### GIVEN INFORMATION

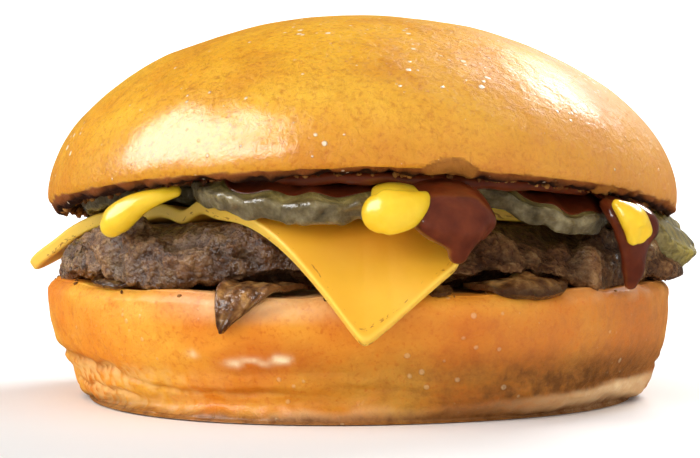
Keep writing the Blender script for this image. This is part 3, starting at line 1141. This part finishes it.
def ketchupEdge(azimuth):
    a = np.radians(azimuth)
    return 0.0440 + 0.0012 * np.sin(3.0 * a + 0.4) + 0.0009 * np.sin(7.0 * a + 2.0)


def makeSpread(material):
    azimuth = turns(300)
    front = smoothStep(-turnBetween(azimuth, 2.0), -52.0, -36.0)
    edge = ketchupEdge(azimuth) + 0.0018 + sauces["frontSpread"] * front
    thick, gap = sauces["spreadThickness"], 0.3 * stack["gap"]
    t = np.linspace(0.0, np.pi, 15)[:, None]
    inner = edge * rowsBetween((0.0, 0.75, 6), (0.75, 0.97, 10))[:, None]
    top = crownUnderside(inner, azimuth) - gap
    rimRadius = edge * 0.975
    rimHeight = crownUnderside(rimRadius, azimuth) - gap - thick
    rings = np.concatenate([
        polarPoint(azimuth, inner, top),
        polarPoint(azimuth, rimRadius + thick * np.sin(t), rimHeight + thick * np.cos(t)),
        polarPoint(azimuth, inner, top - 2.0 * thick)[::-1],
    ])
    lower = smoothStep(np.arange(len(rings))[:, None], 18, 30)
    relief = lower * (0.0003 * front + layered(rings, (0.006, 0.0006, 80), (0.0022, 0.0003, 81)))
    return settle(skinMesh("ketchupLayer", pushOut(rings, relief), material), "ketchup", "ketchup_spread")


def plainMaterial(name, cloudSize, stops, fineSize, fineDetail, rise, settings):
    # A food of one colour: a soft cloud of near tones, and fine relief. Sizes are in millimetres.
    material, add, place = startMaterial(name)
    cloud = add("TexNoise", {"Vector": place, "Scale": 1000.0 / cloudSize, "Detail": 4.0})
    fine = add("TexNoise", {"Vector": place, "Scale": 1000.0 / fineSize, "Detail": fineDetail})
    return finishMaterial(material, add, settings, {
        "Base Color": add("ValToRGB", {"Fac": cloud, "stops": stops}),
        "Normal": add("Bump", {"Distance": rise, "Height": fine}),
    })


def ketchupMaterial():
    # Tomato ketchup, squeezed and pressed: smooth, dark red-brown where it is deep, wet gloss.
    return plainMaterial("squeezedKetchup", 3.5, ((0.35, "#521E0C"), (0.65, "#6C2E14")), 1.2, 4.0, 0.00008, {
        "IOR": 1.42, "Roughness": 0.30, "Specular IOR Level": 0.2, "Coat Weight": 1.0, "Coat Roughness": 0.06,
        "Coat IOR": 1.65, "Subsurface Weight": 0.15, "Subsurface Radius": (1.0, 0.15, 0.05),
        "Subsurface Scale": 0.0015,
    })


def mustardMaterial():
    # Yellow mustard, squeezed: bright, smooth and thick, with soft edges and a wet gloss.
    return plainMaterial("squeezedMustard", 2.5, ((0.35, "#EEC022"), (0.65, "#F4CC30")), 0.9, 3.0, 0.00006, {
        "IOR": 1.42, "Roughness": 0.34, "Coat Weight": 0.6, "Coat Roughness": 0.10, "Coat IOR": 1.60,
        "Subsurface Weight": 0.30, "Subsurface Radius": (1.0, 0.75, 0.12), "Subsurface Scale": 0.002,
    })


# Onion: soft fried pieces that lie on the rim of the heel.

onions = {
    # azimuths and reaches over the rim, thickness, narrowing towards the outer end, and lean
    "onion_left": ((-56.0, -38.0), (-0.0042, 0.0016), 0.0006, 0.35, 0.0),
    "onion_front": ((-24.0, -9.0), (-0.0055, 0.0070), 0.0012, 0.88, -5.0),
    "onion_middle": ((8.5, 15.5), (-0.0045, 0.0016), 0.0009, 0.40, 0.0),
    "onion_right": ((18.0, 37.0), (-0.0060, 0.0026), 0.0020, 0.30, 0.0),
    "onion_back_right": ((110.0, 126.0), (-0.0055, 0.0030), 0.0016, 0.40, 2.0),
    "onion_back_left": ((-136.0, -121.0), (-0.0055, 0.0060), 0.0013, 0.75, 3.0),
}


def heelCoverPoint(azimuth, along, level):
    # A point over the heel's crust. along runs outwards over the shoulder and down the side, and
    # is 0 where the flat top ends.
    shoulder = heel["shoulder"]
    wide = heelRadius(azimuth)
    flat = wide - shoulder
    top = heelTop(flat, azimuth)
    turn = np.clip(along / shoulder, 0.0, np.pi / 2.0)
    down = np.maximum(0.0, along - shoulder * np.pi / 2.0)
    out = flat + (shoulder + level) * np.sin(turn) + np.minimum(along, 0.0)
    inside = heelTop(flat + np.minimum(along, 0.0), azimuth) + level
    height = np.where(along <= 0.0, inside, top - shoulder + (shoulder + level) * np.cos(turn) - down)
    return polarPoint(azimuth, out, height)


def makeOnion(name, row, seed, material):
    azimuths, reaches, thickness, narrowing, lean = row
    middle, half = 0.5 * (azimuths[0] + azimuths[1]), 0.5 * (azimuths[1] - azimuths[0])
    u, v = roundedSquare(36, 7.0)
    share, level = edgeProfile(1.0, 1.0, 0.0001, rowsBetween((0.0, 0.95, 18)), 4)
    s, t = 0.5 + 0.5 * u * share, v * share
    azimuth = middle + half * t * (1.0 - narrowing * s**1.5) + lean * s * s
    along = reaches[0] + (reaches[1] - reaches[0]) * s * (1.0 - 0.12 * t * t)
    flat = flatPoint(azimuth * 0.001, along)
    ribs = 0.00006 * np.sin(14.0 * t + layered(flat, (0.004, 2.0, seed)))
    ribs = ribs + layered(flat, (0.0030, 0.0007, seed + 3))
    swell = (1.0 - 0.75 * t * t) * (1.0 - 0.55 * (2.0 * s - 1.0) ** 2)
    curl = 0.0005 * smoothStep(np.abs(t), 0.6, 1.0) * (0.5 + cloudNoise(flat, 0.003, seed + 1))
    lift = 0.6 * stack["gap"] + curl + (0.0003 + thickness * swell) * (1.0 + level)
    rings = heelCoverPoint(azimuth, along, lift + ribs * smoothStep(swell, 0.1, 0.4))
    marks = {
        "edge": smoothStep(share, 0.72, 1.0),
        "tip": smoothStep(s, 0.70, 0.98),
        "ribs": 0.5 + 0.5 * np.sin(22.0 * t + layered(flat, (0.005, 3.0, seed + 2))),
    }
    return settle(skinMesh(name.replace("onion", "friedOnion"), rings, material, marks), "fried_onion", name)


def onionMaterial():
    # Onion fried soft in oil: thin clear layers with fine ribs, pale in the middle and caramel to
    # nearly black at the edges, oily all over.
    material, add, place = startMaterial("friedOnion")
    ribs = add("Attribute", {"attribute_name": "ribs"}), "Fac"
    cloud = add("TexNoise", {"Vector": place, "Scale": 1000.0 / 2.0, "Detail": 5.0})
    tone = add("Math", {"operation": "MULTIPLY_ADD", 0: ribs, 1: 0.06, 2: cloud})
    base = add("ValToRGB", {"Fac": tone, "stops": ((0.34, "#4A2A12"), (0.50, "#7E5228"), (0.66, "#B88A50"))})
    base = paint(add, base, "edge", "#4E2A10", 0.8)
    base = paint(add, base, "tip", "#2E170A", 0.7)
    folds = add("TexNoise", {"Vector": place, "Scale": 1000.0 / 1.7, "Detail": 3.0})
    fine = add("TexNoise", {"Vector": place, "Scale": 1000.0 / 0.8, "Detail": 4.0})
    bump = add("Bump", {"Distance": 0.0007, "Height": folds})
    bump = add("Bump", {"Distance": 0.0003, "Height": fine, "Normal": bump})
    return finishMaterial(material, add, {
        "IOR": 1.42, "Roughness": 0.45, "Specular IOR Level": 0.2, "Coat Weight": 1.0, "Coat Roughness": 0.07,
        "Coat IOR": 1.50, "Subsurface Weight": 0.4, "Subsurface Radius": (1.0, 0.6, 0.3),
        "Subsurface Scale": 0.002,
    }, {"Base Color": base, "Normal": bump, "Coat Normal": bump})


# Loose crumbs of bread, at the crown's lip and on the heel's rim.

crumbs = {
    "seed": 7,
    # how many, their smallest and largest radius, and how far out they lie, least and most
    "lipCrumbs": (420, 0.00020, 0.00050, -0.0015, -0.0003),
    "rimCrumbs": (110, 0.00016, 0.00040, -0.0012, 0.0022),
}


def lipSpot(azimuth, out):
    radius = crown["radius"] - crownInset(azimuth) + out
    return polarPoint(azimuth, radius, crownUnderside(radius, azimuth) - 0.0002)


def rimSpot(azimuth, out):
    return heelCoverPoint(azimuth, out, 0.0001)


def makeCrumbs(name, spotOf, seed, material):  # each an uneven lump, all as one piece
    count, least, most, inmost, outmost = crumbs[name]
    draw = np.random.default_rng(seed)
    azimuth = draw.uniform(0.0, 360.0, count)
    sizes = least + (most - least) * draw.random(count) ** 2
    spots = spotOf(azimuth, draw.uniform(inmost, outmost, count))
    draw = np.random.default_rng(crumbs["seed"])
    t = np.linspace(0.0, np.pi, 6)[:, None]
    ball = polarPoint(turns(8), np.sin(t), np.cos(t))
    skins = []
    for spot, size in zip(spots, sizes):
        rough = 1.0 + 0.45 * cloudNoise(ball + draw.uniform(0.0, 50.0, 3), 0.8, 3)
        skins.append(spot + ball * draw.uniform(0.6, 1.4, 3) * size * rough[..., None])
    return settle(newPiece(name, *joinSkins(skins), material), "bun_crust")


def crumbMaterial():
    # Crumbs rubbed off the bread: dry, toasted at their tips, with no gloss.
    stops = ((0.35, "#4E2A10"), (0.52, "#7E4E20"), (0.68, "#AC783C"))
    settings = {"Roughness": 0.85, "Specular IOR Level": 0.2}
    return plainMaterial("toastedCrumb", 2.0, stops, 0.4, 3.0, 0.0002, settings)


def makeFloor():
    # A round floor that curves up all round, so that no edge shows from any side
    flat, sweep = studio["floorRadius"], studio["sweepRadius"]
    azimuth = turns(96)
    t = np.linspace(0.0, np.pi / 2.0, 13)[1:, None]
    rings = np.concatenate([
        polarPoint(azimuth, np.array((0.0, 0.3, 1.0))[:, None] * flat, -0.00005),
        polarPoint(azimuth, flat + sweep * np.sin(t), sweep * (1.0 - np.cos(t))),
        polarPoint(azimuth, flat + sweep + 0.1, sweep),
        polarPoint(azimuth, np.array((1.0, 0.0))[:, None] * (flat + sweep), -0.1),
    ])
    material, add, place = startMaterial("paintedFloor")
    away = add("VectorMath", {"operation": "LENGTH", 0: place}), "Value"
    glow = add("MapRange", {"Value": away, "From Min": 0.10, "From Max": 0.45, "To Max": studio["farGlow"]})
    finishMaterial(material, add, {
        "Base Color": studio["floorColour"], "Roughness": 0.6, "Specular IOR Level": 0.2,
        "Emission Color": "#FFFFFF", "Emission Strength": glow,
    })
    floor = skinMesh("floor", rings, material)
    floor.visible_glossy = False  # its glare would wash out the bun


makeCamera()
makeStudio()
makeFloor()
print("camera, lights and floor")
makeCrown(crustMaterial("eggWashedCrust", crownColours, crownFinish))
makeHeel(crustMaterial("bakedLowerCrust", heelColours, heelFinish))
print("bun")
makePatty(beefMaterial())
print("patty")
makeCheese(cheddarMaterial())
print("cheese")
brine = pickleMaterial()
for number, (node, chip) in enumerate(pickles["chips"].items()):
    makePickle(node, chip, 100 + 10 * number, brine)
print("pickles")
ketchup, mustard = ketchupMaterial(), mustardMaterial()
makeSpread(ketchup)
for number, (node, chains) in enumerate(sauces["runs"].items()):
    makeRun(node, chains, 200 + 10 * number, ketchup if node.startswith("ketchup") else mustard)
for number, node in enumerate(("pickle_front_left", "pickle_front_right", "pickle_back_right")):
    makeSmear(node.replace("pickle", "ketchupFilm"), pickles["chips"][node], 400 + 10 * number, ketchup)
print("sauces")
oily = onionMaterial()
for number, (node, row) in enumerate(onions.items()):
    makeOnion(node, row, 300 + 10 * number, oily)
print("onion")
loose = crumbMaterial()
makeCrumbs("lipCrumbs", lipSpot, crumbs["seed"] + 1, loose)
makeCrumbs("rimCrumbs", rimSpot, crumbs["seed"] + 2, loose)
print("crumbs")

print("sizes written")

### PROBLEM STATEMENT
Your answer should be exactly the lines of the data above, from the first through the line containing "return 0.0440 +".

### ANSWER BELOW
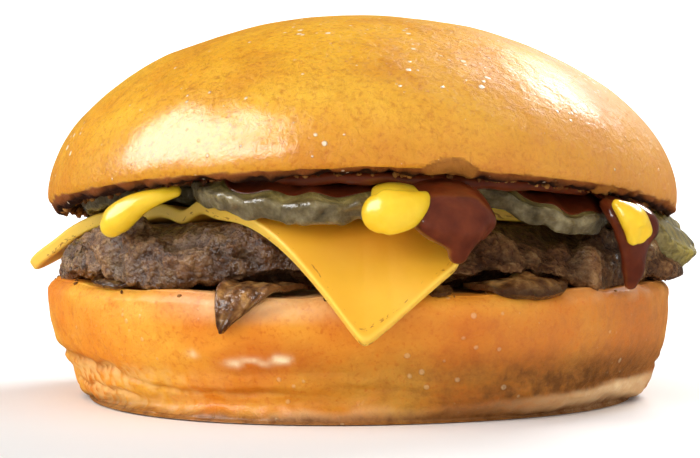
Keep writing the Blender script for this image. This is part 3, starting at line 1141. This part finishes it.
def ketchupEdge(azimuth):
    a = np.radians(azimuth)
    return 0.0440 + 0.0012 * np.sin(3.0 * a + 0.4) + 0.0009 * np.sin(7.0 * a + 2.0)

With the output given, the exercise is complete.